Per quanto dovremo ancora sopportare l’idea e l’immagine di un Sud che impoverisce il Nord. Che lo ha portato al fallimento con le sue richieste di assistenza o di infrastrutture. Ma, soprattutto, quante volte dovremo spiegare ai nostri concittandini del Nord che senza il Mezzogiorno sarebbero ancora periferia dell’Europa e l’Italia sarebbe molto più piccola e modesta.
Prendiamo la Germania. Come spiega Gianfranco Viesti:
“Caduto il Muro di Berlino, si è realizzato ciò che era ritenuto impossibile, fuori dalla storia, solo fino a poche settimane prima: la riunificazione. Pur di ottenerla, classi dirigenti di ben altro spessore rispetto a quelle di oggi, hanno accettato una profonda ridefinizione degli assetti europei, hanno visto sparire la propria moneta. Hanno riunito un paese dolorosamente diviso dalla Guerra fredda, e hanno accettato di pagarne i costi, esterni e interni. Hanno incluso territori assai più poveri; in parte con antiche tradizioni scientifiche e industriali, ma con assetti produttivi distorti dalla pianificazione comunista. Hanno sostenuto da subito il potere d’acquisto di quei cittadini con un cambio irrealistico, di 1:1 fra il vecchio marco ovest e il vecchio marco est. Hanno prodotto una sforzo poderoso di inclusione sociale (con l’estensione immediata di un welfare ricco per anziani e disoccupati) e di modernizzazione del territorio; hanno investito ingenti fondi, pubblici e privati. Curiosamente, molti in Italia sono convinti che sia stata raggiunta una piena convergenza di reddito fra le due Germanie: è uno degli argomenti usati in comparazione alla situazione italiana, per mostrare l’irredimibile diversità del Sud.
Non è così; anche in Germania i divari regionali restano ampi. Con l’unificazione i tedeschi sono diventati statisticamente più poveri; così come lo sono diventati gli europei del primo nucleo comunitario con i successivi allargamenti. Ma nessuno ha
sollevato questo argomento contabile. Perché, stando insieme, i tedeschi come gli europei sono diventati, come documentano con precisione i numeri dell’economia e i dati della politica internazionale, più forti”.

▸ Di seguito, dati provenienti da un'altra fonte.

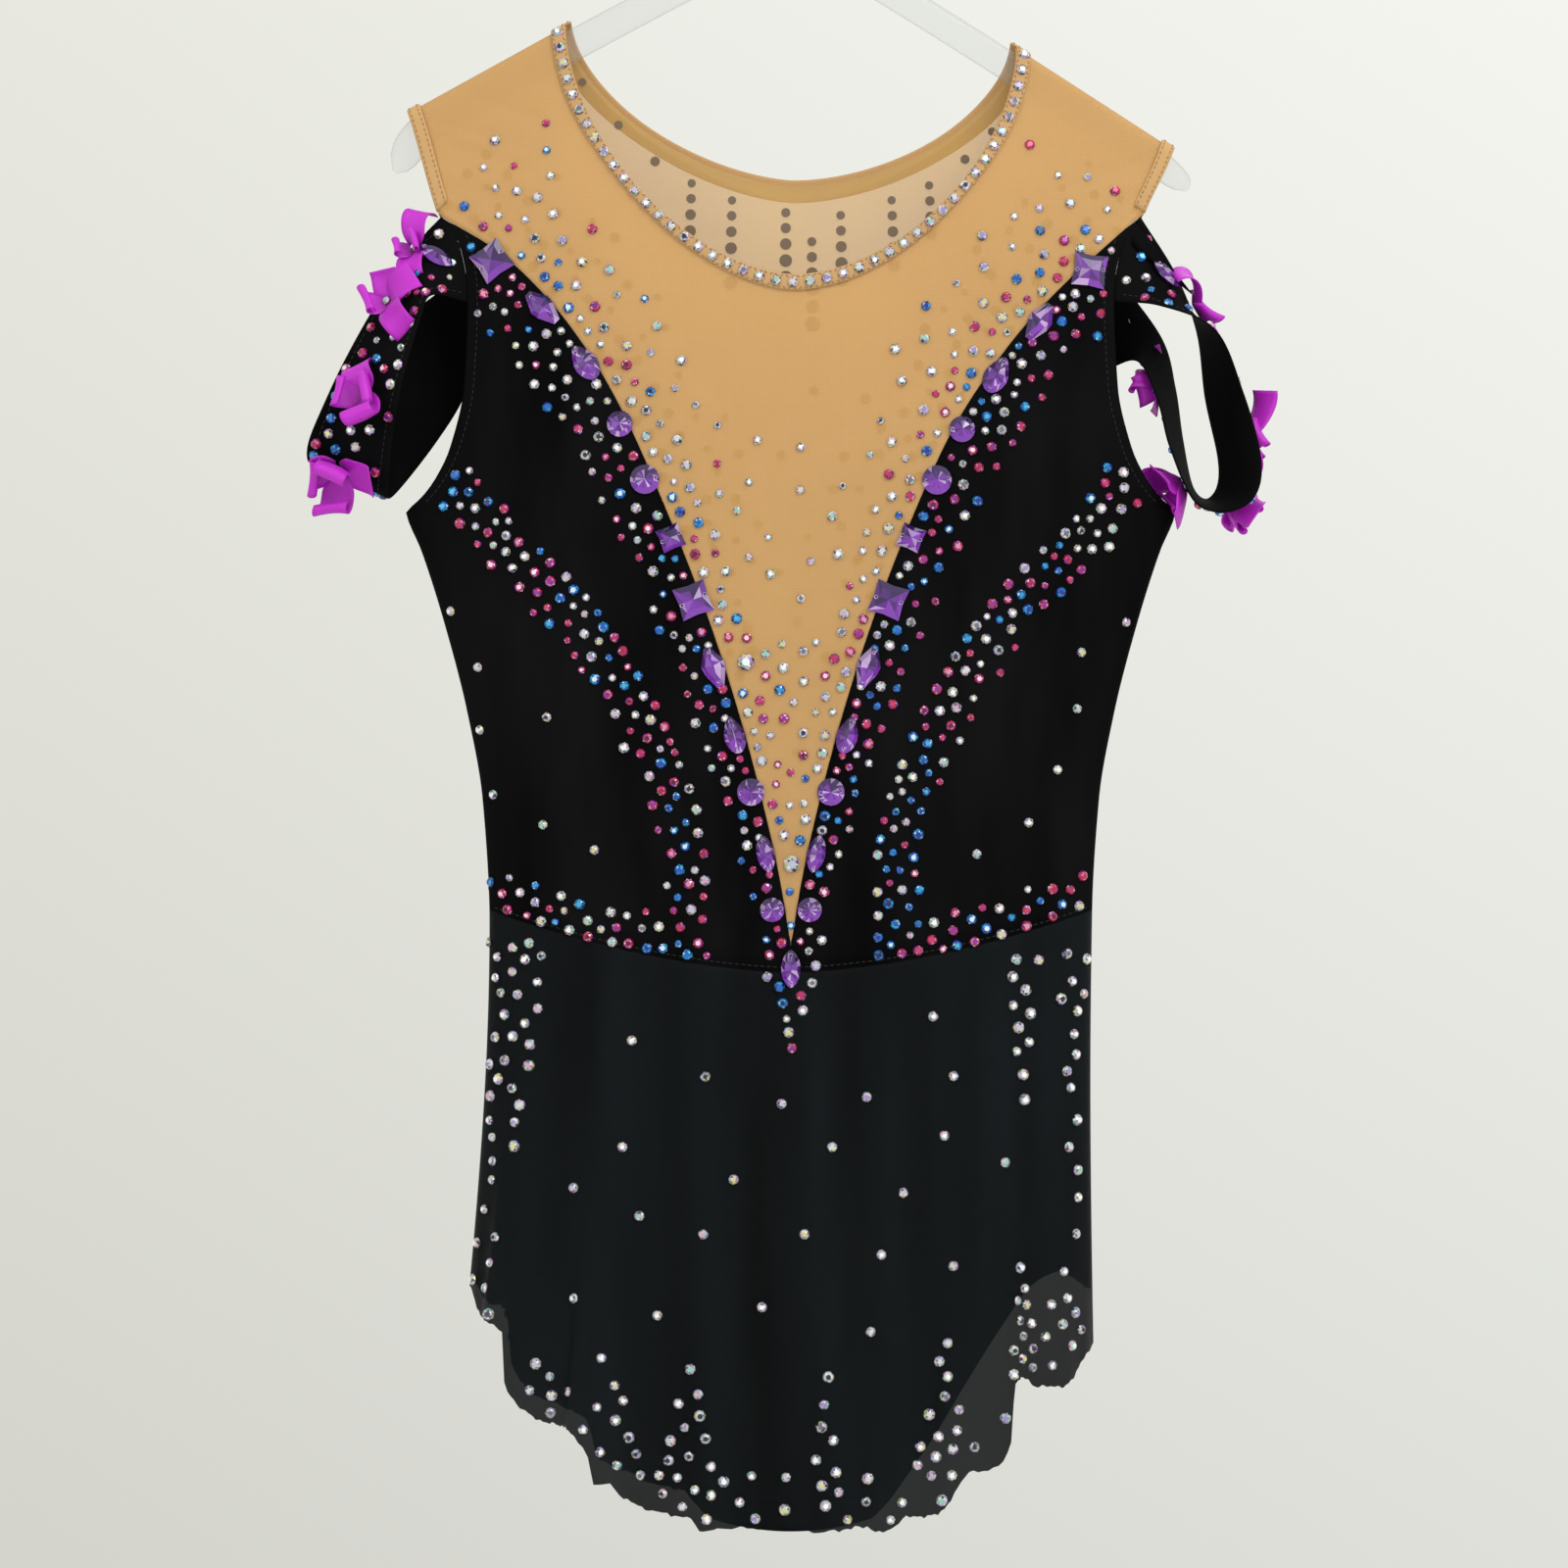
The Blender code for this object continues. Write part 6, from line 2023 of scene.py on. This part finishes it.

D’accordo, direte: Napoli non è Berlino. E l’Italia non è la Germania. Ma ci sono due considerazioni da fare. La prima: nella fase della riunificazione il contributo del Sud all’industrializzazione del Nord è stato forte e fondamentale. Un dato che nessuno storico, oggi, da Francesco Savero Nitti in poi, mette in discussione. La seconda: pensare che in un mondo globalizzato il piccole e ricco Nord-Est possa davvero competere con i giganti dei paesi concorrenti è non solo sbagliato ma anche fuorviante. “Quale che ne sia stata la ripartizione interna, il benessere degli italiani è così fortemente cresciuto nei 150 anni anche perché siamo stati cittadini di un paese di rilevante dimensione; pur con tutte le sue difficoltà e contraddizioni, di una delle principali economie del mondo; di un grande caso di successo internazionale, almeno fino al «declino» dell’ultimo ventennio”.
E, allora, sarebbe ora di recuperare il senso della nostra storia. Al Nord, rivedendo certi giudizi fuori dal mondo. E al Sud recuperando l’orgoglio schiacciato da una narrazione storica che riflette solo il pensiero dei “vincitori” sabaudi.